The idea that the speaker of the House is calling on Mike Pence, Ben Carson and Melania Trump to save the republic when House Democrats should actually be calling more impeachment hearings is absurd on her part.
HILL: All right. We'll leave there for a just a moment. But stay with us.
They're all vying for the party's nomination, so why are several 2020 Democrats now coming to the defense of their party's frontrunner Joe Biden? We'll explain.
(COMMERCIAL BREAK)
[16:289:05] HILL: Welcome back to this live special edition of THE LEAD.
Our 2020 lead now. We are less than a month away from the first Democratic debate and candidates on this holiday weekend are in full campaign mode, focusing, though, less on each other, and more on attacking President Trump.
As CNN's Rebecca Buck reports, the president may be overseas, but he's still at the center of the 2020 race.
(BEGIN VIDEOTAPE)
SEN. ELIZABETH WARREN (D-MA), PRESIDENTIAL CANDIDATE: What a crowd!
REBECCA BUCK, CNN POLITICAL CORRESPONDENT (voice-over): This Memorial Day, the 2020 field is spread out across the country, in Iowa, New Hampshire, and South Bend, Indiana.

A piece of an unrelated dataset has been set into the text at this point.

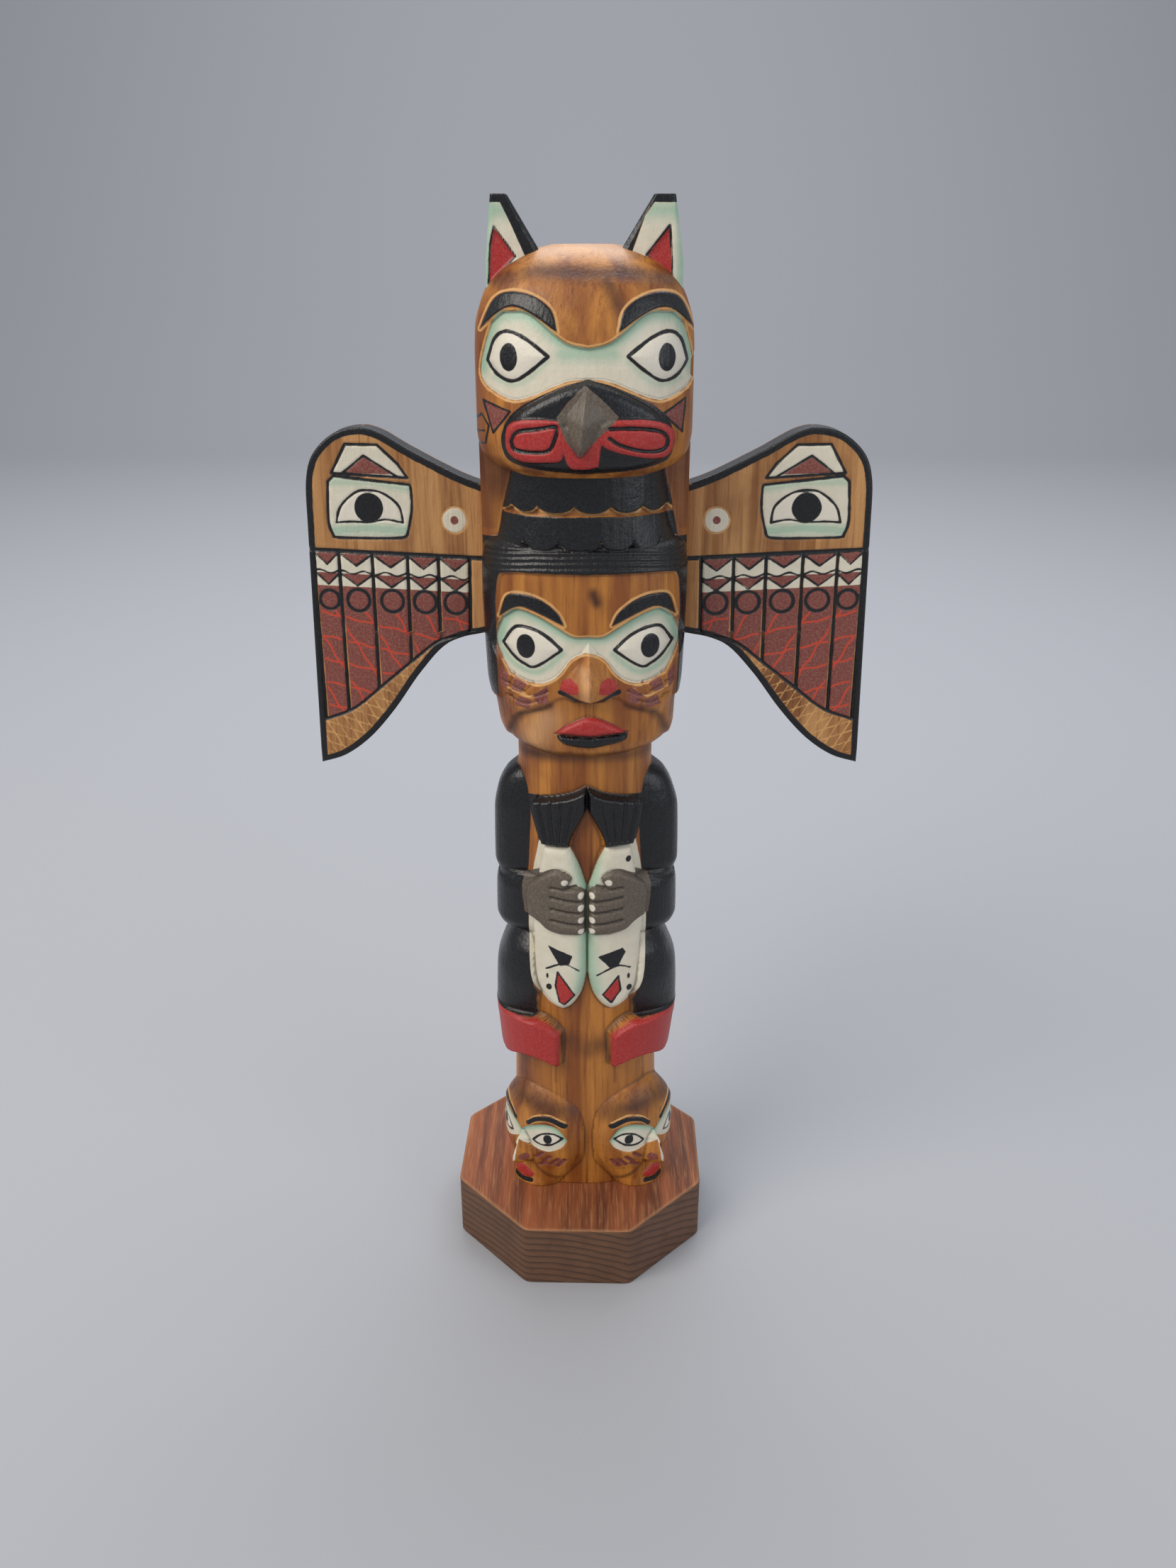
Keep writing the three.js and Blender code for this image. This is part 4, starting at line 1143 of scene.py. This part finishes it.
def wing_front(u, z, depth):
    """The cuts (0 to 1 deep) and the paints of a wing's front, at u mm out from its root."""
    paint = {name: np.full(u.shape, FAR) for name in PAINTS}
    paint.update({name: np.zeros(u.shape) for name in SHADES})
    cut = np.zeros(u.shape)

    def fill(name, shape, spread=0.0):
        paint[name] = np.maximum(paint[name], inside(u, z, np.array(shape, float)) + spread)

    def line(name, points, half, deep=0.0, closed=False):
        nonlocal cut
        points = np.array(points, float)
        if closed:
            points = np.vstack([points, points[:1]])
        d = away(u, z, points)
        paint[name] = np.maximum(paint[name], half - d)
        if deep:
            cut = np.maximum(cut, deep * np.clip(1 - d / (half + 0.25), 0, 1))

    paint["black"] = np.maximum(paint["black"], 2.1 - depth)
    bar = 249.9 + 0.053 * u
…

President Trump keeping his focus on the race, even during his official visit to Japan, taking a swipe at Democratic front-runner Joe Biden in a tweet praising North Korean dictator, Kim Jong-un.
The tweet drew a swift response from Democrats like Senator Elizabeth Warren --
WARREN: Foreign policy by tweet does not work.
BUCK: And Beto O'Rourke who called on Trump to end these love affairs with dictators and strongmen. A Biden aid responding to CNN, calling the president's tweet unhinged and erratic.